The computation of the hashcode is slower than a specialized computation could be. In particular, it involved the allocation of the params array and a loop - which quite a bit of unnecessary overhead if you've just got two members to process.
Neither of the drawbacks causes any errors merely inefficiency; and both with show up in a profiler as blips in either this method or in the internals of the hash-code consumer.
C# doesn't have a built-in HashCode builder, but you can roll your own. I recently had this precise problem and created this hashcode generator that doesn't use boxing, by using generics, and implements a modified FNV algorithm for generating the specific hash.
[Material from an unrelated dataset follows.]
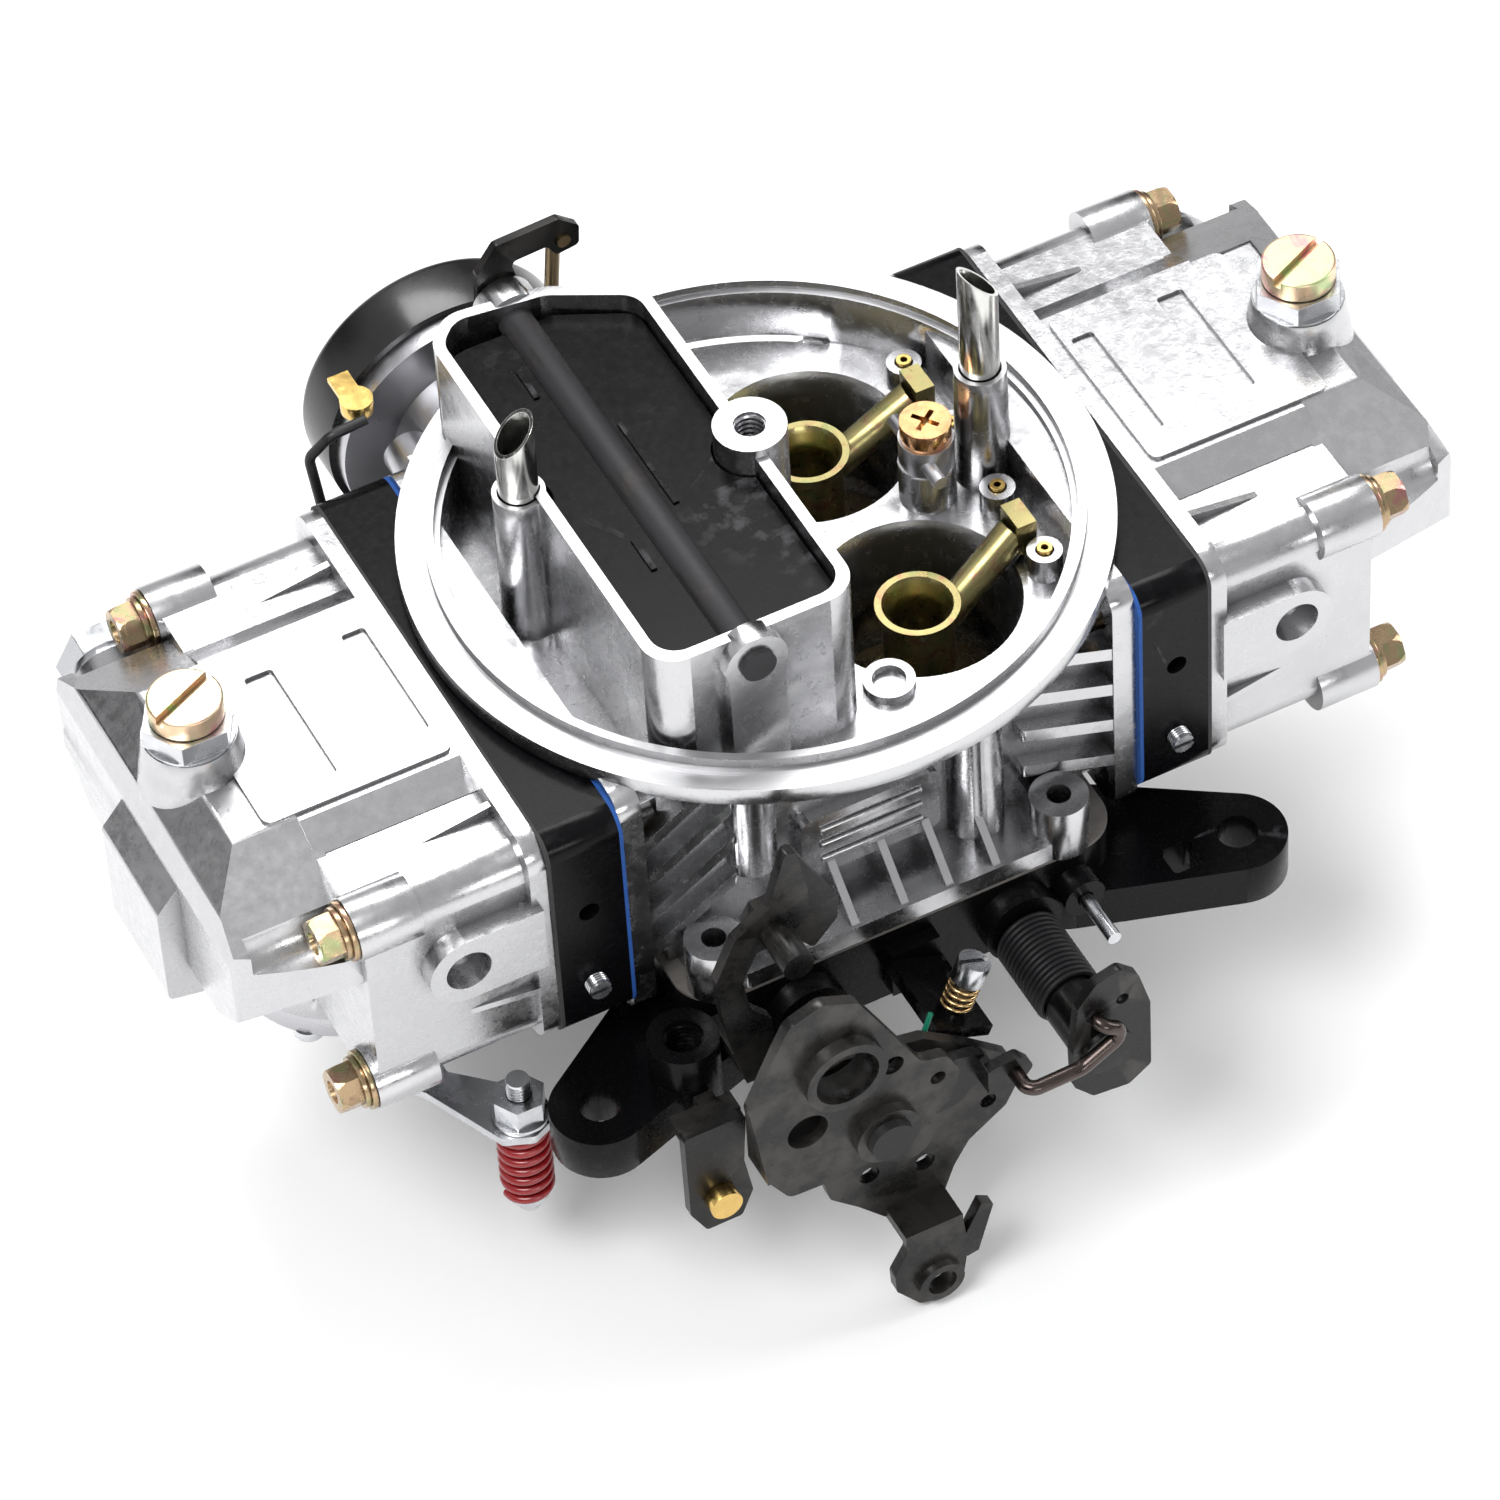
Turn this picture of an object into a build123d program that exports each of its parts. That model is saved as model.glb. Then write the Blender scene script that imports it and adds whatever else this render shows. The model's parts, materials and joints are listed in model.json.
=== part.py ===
from build123d import *
import math
import os

# All lengths in millimetres. +Z up, origin in the middle of the mounting face of the base plate.
# -X is the primary (front) bowl, +X the secondary (rear) bowl, -Y the throttle linkage side.

# Mounting flange
STUD_HALF_X = 71.44
STUD_HALF_Y = 65.485
STUD_HOLE_R = 4.2
EAR_R = 10.2
EAR_H = 10.3
BASE_TOP = 19.0
BASE_HALF_X = 48.0
BASE_NEAR_Y = 61.0

# Bores and shafts
PRI_X = -24.5
SEC_X = 23.0
BORE_Y = 23.6
BORE_R = 21.45
THROAT_R = 17.0
SHAFT_Z = 6.5
SHAFT_R = 4.75
RUN_GAP = 0.05
PLATE_R = 21.1
PLATE_T = 1.5

# Main body
BODY_Z0 = 19.8
RIM_R = 71.0
RIM_Z0 = 75.2
RIM_TOP = 79.2
LIP_R = 65.1
LIP_WALL = 1.8
LIP_TOP = 81.4
FLOOR_Z = 66.0
FLANGE_X0 = 51.4
FLANGE_X1 = 56.4
FLANGE_HALF_Y = 51.5
FLANGE_Z0 = 14.0
WALL_HALF_Y = 47.0

# Choke horn
HORN_TOP = 104.0
CHOKE_X = -24.5
CHOKE_Z = 98.6
CHOKE_SHAFT_R = 3.6
CHOKE_PLATE_T = 1.4
STUD_BOSS_TOP = 106.0
STUD_BOSS_R = 7.4
STUD_HOLE_DRILL_R = 3.3
STUD_HOLE_DEPTH = 20.0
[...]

But you could use any algorithm you'd like, like one of those in System.Security.Cryptography.
public static int GetHashCode<T>(params T[] args)
{
return args.GetArrayHashCode();
}
public static int GetArrayHashCode<T>(this T[] objects)
{
int[] data = new int[objects.Length];
for (int i = 0; i < objects.Length; i++)
{
T obj = objects[i];
data[i] = obj == null ? 1 : obj.GetHashCode();
}
return GetFnvHash(data);
}
private static int GetFnvHash(int[] data)
{
unchecked
{
const int p = 16777619;
long hash = 2166136261;
for (int i = 0; i < data.Length; i++)
{
hash = (hash ^ data[i]) * p;
}
hash += hash << 13;
hash ^= hash >> 7;
hash += hash << 3;
hash ^= hash >> 17;
hash += hash << 5;
return (int)hash;
}
}
Microsoft recently released a class to compute hashcodes. Please see https://learn.microsoft.com/en-us/dotnet/api/system.hashcode. You need to include NuGet package Microsoft.Bcl.HashCode in your project to use it.
Usage example:
using System.Collections.Generic;
public class MyClass {
public int MyVar { get; }
public string AnotherVar { get; }
public object MoreVars;
public override int GetHashCode()
=> HashCode.Combine(MyVar, AnotherVar, MoreVars);
}
Nowadays I leverage ValueTuples, ref Tuples or anonymous types:
var hash = (1, "seven").GetHashCode();
var hash2 = Tuple.Create(1, "seven").GetHashCode();
var hash3 = new { Number = 1, String = "seven" }.GetHashCode();
I believe value tuples will be fastest.